Victime d’hallucinations auditives, Amer Ghandour extériorise son mal en créant des sculptures sonores. Une symphonie électronique, échaffaudée avec des objets de tous les jours, et propice à l’imagination.
ar intermittence, des sons électroniques s’échappent des sculptures présentées dans la galerie d’art. Une vibration profonde émane d’un objet en forme de nid. Persuadés de déclencher eux-mêmes les sons, les visiteurs agitent les bras, se penchent, tour à tour interloqués et souriants. « Mes machines intriguaient les gens, j’étais mort de rire », raconte Amer Ghandour, qui a exposé ses premières sculptures sonores, il y a quelques années, à Paris, à l’Espace jeunes créateurs du Forum des Halles et à la galerie Carole de Bona.
Depuis, l’artiste a ajouté de nouvelles pièces à son œuvre. Il ne lui en manque plus qu’une, la onzième, dont il a déjà dessiné le plan : un cylindre muni d’un unique haut-parleur, qui dirait le mot « paix » dans toutes les langues. Le travail d’Amer Ghandour, unique, a ceci d’universel qu’il est une tentative désespérée pour guérir. Car le sculpteur souffre d’une maladie cyclique incurable : par moments, un larsen siffle en continu dans sa tête. « La première fois, j’ai cru que je devenais sourd... » Dès les premiers symptômes, il consulte un oto-rhino-laryngologiste qui met sans peine un nom sur son mal. « Acouphène : sensation auditive anormale (bourdonnement, tintement d’oreille) qui n’est pas provoquée par un son extérieur. »

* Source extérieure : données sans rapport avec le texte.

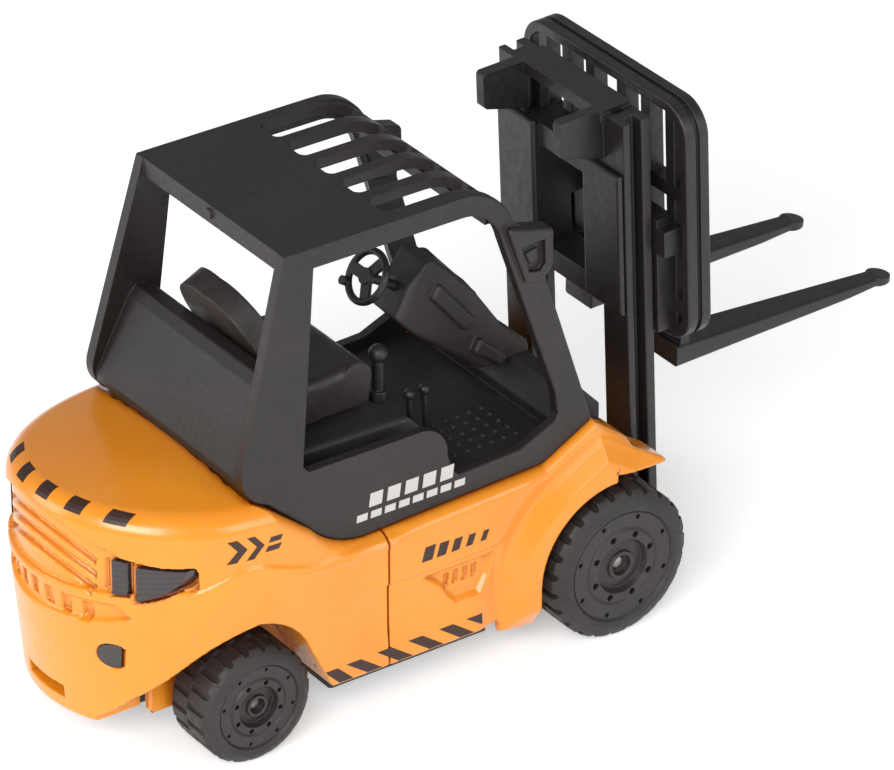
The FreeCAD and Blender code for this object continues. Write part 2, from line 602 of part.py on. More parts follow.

Rien à faire. Amer Ghandour, 40 ans, compositeur de musique électronique, réalisateur de clips et de courts métrages, conseiller musical de Radio France Internationale, est victime d’un mal répandu chez les professionnels de la musique. L’acouphène apparaît généralement à la suite de traumatismes des tympans. Amer Ghandour n’a pas été tendre avec les siens. Il s’est enivré de sons. À Beyrouth, sa ville natale, les transes orientales de la chanteuse Feyrouz ont rythmé son enfance. Plus tard, à Paris, il a fait partie des premiers amateurs de raves et a passé des nuits à danser devant les baffles.
Empreinte digitale
Vivre avec un « biiiiiiiiiiip » dans l’oreille, des jours durant... Angoisse et dépression assurées. Pas de traitement possible : ni les cachets anti-bruit, ni les appareils auditifs à « ultrasons tueurs de sons », ne sont encore au point. « Les acouphènes se déclenchent quand je suis fatigué. Ça s’arrête d’un coup, comme si mon tympan se débouchait. Là, c’est le nirvana total, un vrai moment de silence. » Amer Ghandour affirme avoir découvert, en lisant des revues médicales, que les acouphènes expriment, chez certains, « une version fantasmagorique d’un silence sonore ». C’est pour échapper à ses sons intérieurs qu’Amer Ghandour a décidé d’en fabriquer, afin de les mettre hors de lui symboliquement. Il prend ce qui lui tombe sous la main, un chauffe-plat, des brochettes, une loupe, une bobine, des pinces d’électricien, des bouts de ferraille, une vasque, et donne naissance à des sculptures abstraites. Chacune aura un son, lié à sa nature : « C’est l’empreinte digitale de l’objet », dit-il. Ainsi, Acouphène n°4 est un morceau de branche d’arbre associé à un son « d’aube ou de coucher de soleil ».
La technologie est simple, brute même : chaque acouphène est sonorisé par une cassette qui tourne dans un walkman autoreverse, alimenté par une pile et relié à un haut-parleur. Amer Ghandour compose les musiques sur son synthétiseur. Il choisit un son, puis l’étire, le compresse, l’inverse, fait varier son volume, sa vitesse, sa tonalité, sa fréquence, rajoute des effets... Résultat : des bruits électroniques mouvants, non identifiés, propices à l’imagination.
« Ce sont comme des voix, glisse Ghandour. Chaque sculpture isolée doit être agréable à entendre. Leur réunion au sein d’une seule pièce fait que l’on se balade dans une ambiance musicale complètement homogène. Les sons sont isolés par des silences bien déterminés. Chaque acouphène meuble le silence de l’autre. Ils se chevauchent, repartent ensemble. » Amer Ghandour assure que sa création n’est qu’un fond sonore relaxant. Il permet à son auteur de regarder la télé – ou de se plonger dans une autre musique : cette symphonie d’acouphènes n’est pas faite pour être écoutée. Seulement entendue.